▸ **CHALLENGE**
Check each line of the data for "objects" and select those that have it.

========================

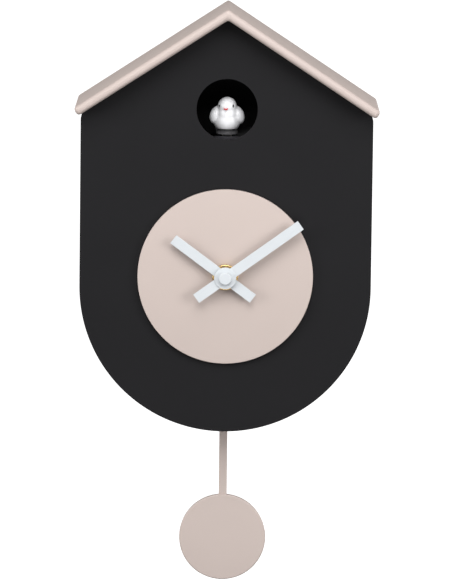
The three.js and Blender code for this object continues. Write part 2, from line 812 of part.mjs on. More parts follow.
const testButton = () => cylinder("y", 2.6, -5.5, -0.5, BUTTON_X, CONTROL_Z, 28);

// ---- assembly ----
node("front_case", frontCase(), blackPlastic());
node("rear_cover", rearCover(), blackPlastic());
node("roof", roof(), greigePlastic());
node("dial_disc", dialDisc(), greigePlastic());
node("bird_chamber", birdChamber(), blackPlastic());
node("hanger_plate", hangerPlate(), steel());
COVER_SCREWS.forEach(([x, z], i) =>
  node(`cover_screw_${i + 1}`, screw(x, z, -GAP, 12, 3.1, 1.3, 1.3), steel()),
);
[-1, 1].forEach((side, i) =>
  node(`hanger_screw_${i + 1}`, screw(side * HANGER.screwX, HANGER.z, -GAP, 7, 2.6, 0.9, 1), steel()),
);

node("movement_case", movementCase(), naturalPlastic());
node("movement_lid", movementLid(), naturalPlastic());
node("threaded_bush", threadedBush(), brass());
node("rubber_washer", ring(5.2, 11, -67.2, -66.3), rubber());
node("fixing_nut", fixingNut(), brass());
node("hour_wheel", hourWheel(), naturalPlastic());
node("minute_arbor", minuteArbor(), greyPlastic());
node("motion_wheel", motionWheel(), greyPlastic());
node("third_wheel", thirdWheel(), naturalPlastic());
node("rotor", rotor(), greyPlastic());
node("stator", stator(), steel());
node("stepper_coil", stepperCoil(), copper());
node("movement_board", box(-15, 25.5, -56.4, -55.4, -26, -14), boardGreen());
node("quartz_crystal", cylinder("x", 1.1, 2, 8, -57.9, -20, 16), steel());
node("hour_hand", hourHand(), whitePlastic());
node("minute_hand", minuteHand(), whitePlastic());
node("hand_cap", handCap(), whitePlastic());
node("time_set_knob", timeSetKnob(), greyPlastic());

node("pendulum_drive", pendulumDrive(), naturalPlastic());
node("pendulum_pin", pendulumPin(), steel());
node("pendulum_coil", ring(2, 7, -49.9, -46.5, 0, DRIVE_COIL_Z), copper());
node("pendulum_arm", pendulumArm(), greyPlastic());
node("pendulum_magnet", cylinder("y", 4, -44.2, PENDULUM_Y - 1.3, 0, DRIVE_COIL_Z, 28), magnetMetal());
node("pendulum_rod", pendulumRod(), greigePlastic());
node("pendulum_bob", pendulumBob(), greigePlastic());

node("bird_body", birdBody(), birdPlastic());
node("bird_perch", birdPerch(), greyPlastic());
node("bird_pinion", birdPinion(), naturalPlastic());
node("bird_motor", birdMotor(), magnetMetal());
node("bird_rail", birdRail(), blackPlastic());

CELL_X.forEach((x, i) => node(`battery_${i + 1}`, cell(x, i % 2 === 0), cellWrap()));
node("contact_top_pair", contact(CELL_X.slice(0, 2), 1), steel());
node("contact_top_single", contact(CELL_X.slice(2), 1), steel());
node("contact_low_single", contact(CELL_X.slice(0, 1), -1), steel());
node("contact_low_pair", contact(CELL_X.slice(1), -1), steel());
node("battery_door", batteryDoor(), blackPlastic());

node("speaker_frame", speakerFrame(), steel());
node("speaker_cone", speakerCone(), paperCone());
node("speaker_magnet", speakerMagnet(), magnetMetal());
node("sound_board", soundBoard(), boardGreen());
node("volume_switch", volumeSwitch(), steel());
node("volume_knob", volumeKnob(), greyPlastic());
node("test_switch", testSwitch(), steel());
node("test_button", testButton(), greyPlastic());

export default clock;
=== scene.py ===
"""A wall-hung cuckoo clock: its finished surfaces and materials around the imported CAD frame.

Lengths in the named values are millimetres; MM turns them into Blender's metres.
X is to the right seen from the front, Y goes back to the wall, and Z is up.
A value whose name ends in _R or _BORE is a radius.
"""
import json
import math

import bmesh
import bpy
from mathutils import Matrix, Vector


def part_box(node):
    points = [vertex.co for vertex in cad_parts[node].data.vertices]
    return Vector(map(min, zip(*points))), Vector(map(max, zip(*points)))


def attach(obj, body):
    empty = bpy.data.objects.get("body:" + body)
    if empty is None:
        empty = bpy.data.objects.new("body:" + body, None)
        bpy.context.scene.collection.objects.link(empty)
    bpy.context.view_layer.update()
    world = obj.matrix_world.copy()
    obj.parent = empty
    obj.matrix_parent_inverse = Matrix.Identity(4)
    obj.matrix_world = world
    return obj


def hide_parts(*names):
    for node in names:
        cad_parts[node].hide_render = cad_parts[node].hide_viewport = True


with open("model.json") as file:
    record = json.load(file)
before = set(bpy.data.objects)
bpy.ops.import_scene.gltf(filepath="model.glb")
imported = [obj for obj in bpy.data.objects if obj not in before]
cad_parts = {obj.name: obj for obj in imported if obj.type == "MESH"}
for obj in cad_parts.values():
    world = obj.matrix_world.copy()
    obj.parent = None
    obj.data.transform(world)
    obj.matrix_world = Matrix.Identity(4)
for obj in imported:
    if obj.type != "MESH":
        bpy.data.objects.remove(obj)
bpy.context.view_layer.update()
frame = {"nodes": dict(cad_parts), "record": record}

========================

▸ **RESPONSE**
    empty = bpy.data.objects.get("body:" + body)
        empty = bpy.data.objects.new("body:" + body, None)
        bpy.context.scene.collection.objects.link(empty)
before = set(bpy.data.objects)
imported = [obj for obj in bpy.data.objects if obj not in before]
        bpy.data.objects.remove(obj)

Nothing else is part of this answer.